The incident underscores a common challenge:
confidence/trust in correctness until an unforeseen event exposes a mistake. This dilemma extends to contemporary proof checkers like Lean and its many predecessors. Additionally,
it raises a more pertinent question: What exactly makes us believe that these proof checkers are bug-free
and can be relied upon in an almost trustless manner?
(NB: Similar concerns of different nuance were already raised in the 1980s when the National Security Agency began to believe that European work in formal methods was ahead of the US ... NSA was more interested in understanding
how adversaries can maliciously tinker in these systems.)

This reassessment is crucial when entrusting formalized code to ostensibly trustless, open-source proof assistants. As we delve into the intricate dance between trust and verification, the essay "Reflections on Trusting 'Trustlessness' in the era of 'Crypto'/Blockchains" provides valuable insights into the multifaceted nature of trust within the realm of open-source solutions.
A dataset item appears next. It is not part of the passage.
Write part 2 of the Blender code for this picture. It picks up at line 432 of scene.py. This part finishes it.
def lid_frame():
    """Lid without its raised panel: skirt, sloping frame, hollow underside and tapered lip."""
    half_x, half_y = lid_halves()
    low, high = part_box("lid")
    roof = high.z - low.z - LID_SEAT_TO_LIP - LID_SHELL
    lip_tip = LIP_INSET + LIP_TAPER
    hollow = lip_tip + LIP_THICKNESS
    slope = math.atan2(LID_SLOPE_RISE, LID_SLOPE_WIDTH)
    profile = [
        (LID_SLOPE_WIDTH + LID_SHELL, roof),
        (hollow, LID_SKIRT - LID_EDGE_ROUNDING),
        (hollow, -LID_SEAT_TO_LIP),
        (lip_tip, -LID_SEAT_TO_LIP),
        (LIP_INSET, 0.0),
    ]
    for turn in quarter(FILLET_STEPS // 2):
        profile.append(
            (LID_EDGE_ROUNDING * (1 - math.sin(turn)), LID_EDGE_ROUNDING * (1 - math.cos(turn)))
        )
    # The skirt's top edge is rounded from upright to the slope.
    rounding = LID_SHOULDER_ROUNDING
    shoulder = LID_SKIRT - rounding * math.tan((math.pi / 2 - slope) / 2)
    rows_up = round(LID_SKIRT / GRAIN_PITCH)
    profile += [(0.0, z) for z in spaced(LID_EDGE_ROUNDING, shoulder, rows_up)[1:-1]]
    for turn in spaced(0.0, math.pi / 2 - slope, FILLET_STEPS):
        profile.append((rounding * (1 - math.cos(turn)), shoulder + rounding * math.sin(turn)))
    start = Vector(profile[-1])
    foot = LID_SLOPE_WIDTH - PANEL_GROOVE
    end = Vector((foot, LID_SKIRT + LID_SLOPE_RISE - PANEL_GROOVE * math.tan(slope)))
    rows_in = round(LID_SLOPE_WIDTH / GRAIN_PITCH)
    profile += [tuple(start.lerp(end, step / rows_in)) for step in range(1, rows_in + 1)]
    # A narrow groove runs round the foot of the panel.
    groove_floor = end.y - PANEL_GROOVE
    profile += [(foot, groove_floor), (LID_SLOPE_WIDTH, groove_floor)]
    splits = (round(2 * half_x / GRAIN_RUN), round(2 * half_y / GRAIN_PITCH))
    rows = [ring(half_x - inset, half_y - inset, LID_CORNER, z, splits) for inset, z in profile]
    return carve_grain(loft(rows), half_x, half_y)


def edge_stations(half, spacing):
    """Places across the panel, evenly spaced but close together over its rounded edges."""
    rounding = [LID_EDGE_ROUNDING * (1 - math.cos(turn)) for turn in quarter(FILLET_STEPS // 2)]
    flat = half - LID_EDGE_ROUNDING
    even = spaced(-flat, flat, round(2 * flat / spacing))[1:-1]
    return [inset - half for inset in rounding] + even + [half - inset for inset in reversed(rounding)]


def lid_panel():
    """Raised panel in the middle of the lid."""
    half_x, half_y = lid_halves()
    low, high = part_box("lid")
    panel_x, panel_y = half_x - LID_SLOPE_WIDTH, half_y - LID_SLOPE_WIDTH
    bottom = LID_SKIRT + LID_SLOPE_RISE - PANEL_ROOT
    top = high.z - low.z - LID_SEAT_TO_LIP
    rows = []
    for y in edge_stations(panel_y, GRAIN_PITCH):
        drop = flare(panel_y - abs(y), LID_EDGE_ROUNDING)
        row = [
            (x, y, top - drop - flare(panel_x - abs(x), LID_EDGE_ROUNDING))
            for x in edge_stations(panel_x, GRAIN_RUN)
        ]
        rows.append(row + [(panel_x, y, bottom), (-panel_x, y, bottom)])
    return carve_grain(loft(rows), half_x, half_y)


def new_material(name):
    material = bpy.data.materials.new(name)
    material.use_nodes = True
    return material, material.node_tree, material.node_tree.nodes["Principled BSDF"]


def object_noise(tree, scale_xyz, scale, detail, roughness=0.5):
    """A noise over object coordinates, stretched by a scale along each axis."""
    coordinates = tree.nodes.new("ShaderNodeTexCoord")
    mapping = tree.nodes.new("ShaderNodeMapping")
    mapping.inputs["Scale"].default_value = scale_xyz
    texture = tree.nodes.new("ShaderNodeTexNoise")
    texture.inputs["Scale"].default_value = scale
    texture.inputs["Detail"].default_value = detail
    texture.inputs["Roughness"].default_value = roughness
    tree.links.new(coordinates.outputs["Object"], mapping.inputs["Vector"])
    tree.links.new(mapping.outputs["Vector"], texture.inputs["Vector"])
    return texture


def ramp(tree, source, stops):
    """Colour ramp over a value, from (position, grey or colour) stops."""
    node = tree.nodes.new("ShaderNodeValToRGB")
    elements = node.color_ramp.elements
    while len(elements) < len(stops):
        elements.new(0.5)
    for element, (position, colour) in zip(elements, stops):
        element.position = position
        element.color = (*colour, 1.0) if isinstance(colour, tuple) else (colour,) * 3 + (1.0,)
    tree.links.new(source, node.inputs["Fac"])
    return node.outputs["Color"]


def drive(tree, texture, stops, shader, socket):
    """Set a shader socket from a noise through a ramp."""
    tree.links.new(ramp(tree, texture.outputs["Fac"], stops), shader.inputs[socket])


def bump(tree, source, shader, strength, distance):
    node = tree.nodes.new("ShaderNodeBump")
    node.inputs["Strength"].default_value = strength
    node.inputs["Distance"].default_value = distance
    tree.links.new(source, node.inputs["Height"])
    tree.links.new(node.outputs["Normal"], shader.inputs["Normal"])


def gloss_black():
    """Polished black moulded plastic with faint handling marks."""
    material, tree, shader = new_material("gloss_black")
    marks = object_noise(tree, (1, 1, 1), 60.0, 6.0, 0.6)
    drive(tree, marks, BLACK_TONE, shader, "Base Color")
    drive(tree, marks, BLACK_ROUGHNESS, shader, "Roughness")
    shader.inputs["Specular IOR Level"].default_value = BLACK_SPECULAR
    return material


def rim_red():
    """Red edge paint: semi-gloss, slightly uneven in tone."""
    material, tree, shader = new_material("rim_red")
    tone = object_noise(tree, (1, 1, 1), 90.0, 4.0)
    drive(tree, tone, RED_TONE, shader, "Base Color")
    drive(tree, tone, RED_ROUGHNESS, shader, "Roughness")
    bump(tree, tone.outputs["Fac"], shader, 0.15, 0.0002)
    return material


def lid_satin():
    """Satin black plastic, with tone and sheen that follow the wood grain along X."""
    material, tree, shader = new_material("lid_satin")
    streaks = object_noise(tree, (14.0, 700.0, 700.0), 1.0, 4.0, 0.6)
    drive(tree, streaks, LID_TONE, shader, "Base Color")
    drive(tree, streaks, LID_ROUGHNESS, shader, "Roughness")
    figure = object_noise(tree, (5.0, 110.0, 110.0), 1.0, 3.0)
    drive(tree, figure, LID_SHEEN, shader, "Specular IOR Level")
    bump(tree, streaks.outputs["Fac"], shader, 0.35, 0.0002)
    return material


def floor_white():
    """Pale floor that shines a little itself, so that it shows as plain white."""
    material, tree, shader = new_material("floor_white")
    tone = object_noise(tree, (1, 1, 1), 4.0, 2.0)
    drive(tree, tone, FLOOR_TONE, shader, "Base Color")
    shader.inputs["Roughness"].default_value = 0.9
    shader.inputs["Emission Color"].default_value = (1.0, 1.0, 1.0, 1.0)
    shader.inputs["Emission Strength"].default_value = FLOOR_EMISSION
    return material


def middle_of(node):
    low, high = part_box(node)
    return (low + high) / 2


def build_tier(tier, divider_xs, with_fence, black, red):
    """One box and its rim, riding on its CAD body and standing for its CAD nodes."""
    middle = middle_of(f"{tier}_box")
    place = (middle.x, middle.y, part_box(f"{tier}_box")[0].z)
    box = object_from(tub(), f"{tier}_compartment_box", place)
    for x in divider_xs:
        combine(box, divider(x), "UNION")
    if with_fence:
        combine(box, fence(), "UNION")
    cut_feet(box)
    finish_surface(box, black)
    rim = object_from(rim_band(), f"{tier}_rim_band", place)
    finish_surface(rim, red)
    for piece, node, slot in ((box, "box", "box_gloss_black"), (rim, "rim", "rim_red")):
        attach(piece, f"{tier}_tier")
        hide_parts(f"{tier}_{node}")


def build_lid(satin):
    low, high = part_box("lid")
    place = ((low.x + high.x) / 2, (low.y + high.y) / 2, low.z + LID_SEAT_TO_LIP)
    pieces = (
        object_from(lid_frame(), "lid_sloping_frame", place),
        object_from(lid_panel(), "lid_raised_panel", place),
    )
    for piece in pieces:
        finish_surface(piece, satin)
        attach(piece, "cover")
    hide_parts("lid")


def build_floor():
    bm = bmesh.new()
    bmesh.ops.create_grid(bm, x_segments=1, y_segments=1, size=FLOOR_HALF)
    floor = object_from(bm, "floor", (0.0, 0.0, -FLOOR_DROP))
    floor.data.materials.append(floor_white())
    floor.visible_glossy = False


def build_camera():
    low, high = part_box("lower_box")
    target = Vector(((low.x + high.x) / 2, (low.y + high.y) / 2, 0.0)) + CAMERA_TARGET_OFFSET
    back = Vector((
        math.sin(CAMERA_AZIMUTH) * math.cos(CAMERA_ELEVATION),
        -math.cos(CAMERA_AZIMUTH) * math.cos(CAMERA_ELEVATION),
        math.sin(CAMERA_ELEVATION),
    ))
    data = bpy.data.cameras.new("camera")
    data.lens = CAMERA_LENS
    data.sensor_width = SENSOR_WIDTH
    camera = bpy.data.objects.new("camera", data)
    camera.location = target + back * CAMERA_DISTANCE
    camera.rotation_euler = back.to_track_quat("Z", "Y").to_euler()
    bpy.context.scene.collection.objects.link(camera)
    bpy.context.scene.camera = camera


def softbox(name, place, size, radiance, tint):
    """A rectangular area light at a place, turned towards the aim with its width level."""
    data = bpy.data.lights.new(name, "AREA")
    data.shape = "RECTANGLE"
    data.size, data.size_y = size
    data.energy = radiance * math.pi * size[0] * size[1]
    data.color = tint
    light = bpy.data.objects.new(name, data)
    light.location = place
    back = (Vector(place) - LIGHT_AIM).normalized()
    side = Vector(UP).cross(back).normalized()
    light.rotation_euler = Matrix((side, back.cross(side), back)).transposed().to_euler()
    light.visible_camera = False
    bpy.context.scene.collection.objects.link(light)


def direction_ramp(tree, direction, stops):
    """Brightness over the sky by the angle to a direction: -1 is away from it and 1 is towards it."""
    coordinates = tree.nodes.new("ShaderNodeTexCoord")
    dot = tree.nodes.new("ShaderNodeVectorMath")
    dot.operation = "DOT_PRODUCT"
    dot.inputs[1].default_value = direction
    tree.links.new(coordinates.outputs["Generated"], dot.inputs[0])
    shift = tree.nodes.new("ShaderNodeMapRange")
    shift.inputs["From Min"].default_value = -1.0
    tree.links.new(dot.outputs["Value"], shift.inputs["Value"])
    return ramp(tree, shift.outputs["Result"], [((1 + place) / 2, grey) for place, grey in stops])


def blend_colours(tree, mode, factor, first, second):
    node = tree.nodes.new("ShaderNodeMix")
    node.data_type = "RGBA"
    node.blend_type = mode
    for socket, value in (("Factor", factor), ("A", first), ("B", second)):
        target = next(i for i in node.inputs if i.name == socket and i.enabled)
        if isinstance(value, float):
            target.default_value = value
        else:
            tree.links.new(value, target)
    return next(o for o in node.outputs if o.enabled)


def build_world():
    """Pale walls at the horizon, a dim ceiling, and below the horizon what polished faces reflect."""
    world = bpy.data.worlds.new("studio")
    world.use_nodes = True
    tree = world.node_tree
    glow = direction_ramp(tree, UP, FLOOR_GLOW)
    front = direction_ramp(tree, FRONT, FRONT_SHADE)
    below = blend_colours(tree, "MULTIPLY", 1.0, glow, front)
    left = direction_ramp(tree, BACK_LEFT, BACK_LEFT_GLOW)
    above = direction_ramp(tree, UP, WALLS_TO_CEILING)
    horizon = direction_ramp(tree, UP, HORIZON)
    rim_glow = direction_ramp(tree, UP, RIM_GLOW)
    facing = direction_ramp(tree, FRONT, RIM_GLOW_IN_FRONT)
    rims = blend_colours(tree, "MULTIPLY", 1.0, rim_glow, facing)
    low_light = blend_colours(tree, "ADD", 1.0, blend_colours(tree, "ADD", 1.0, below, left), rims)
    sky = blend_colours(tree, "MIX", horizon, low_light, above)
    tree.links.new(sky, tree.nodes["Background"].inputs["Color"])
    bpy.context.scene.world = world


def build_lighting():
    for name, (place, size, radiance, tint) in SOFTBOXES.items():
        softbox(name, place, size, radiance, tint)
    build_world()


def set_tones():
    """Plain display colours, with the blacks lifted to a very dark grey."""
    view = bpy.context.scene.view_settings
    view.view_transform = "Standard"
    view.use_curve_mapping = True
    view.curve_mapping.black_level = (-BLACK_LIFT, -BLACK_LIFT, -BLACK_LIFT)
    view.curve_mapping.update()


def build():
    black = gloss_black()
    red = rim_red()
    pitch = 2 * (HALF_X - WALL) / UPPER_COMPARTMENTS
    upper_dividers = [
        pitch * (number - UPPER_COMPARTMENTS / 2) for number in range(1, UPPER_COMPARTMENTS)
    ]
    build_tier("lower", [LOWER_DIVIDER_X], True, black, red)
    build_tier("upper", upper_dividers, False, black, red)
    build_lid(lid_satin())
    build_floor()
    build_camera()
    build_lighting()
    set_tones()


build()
6. Many proof checkers can "extract" runnable code. (It looks like Coq and Isabelle can extract OCaml and Haskell. And Lean is at least partway to extracting programs via C.) I will be curious to see if this gets more widely used in software engineering (compared to e.g. unit tests and "fuzzing".)

Even if you don't have a full specification, being able to say that a slow (but easy to understand) program always returns the same thing as a fast (but tricky to understand) program, seems like a specification many people. Proving this can be tricky, which leads to the
full employment "theorem" for compiler writers.

I'm sure that if this does become popular, there will still be ways programs can be buggy. (But they'll be new and different ways! Progress!)

7. Aside from a field like algebraic geometry and homology and homotopy becoming too complicated for humans, there is also interest in verified software for critical parts of important systems.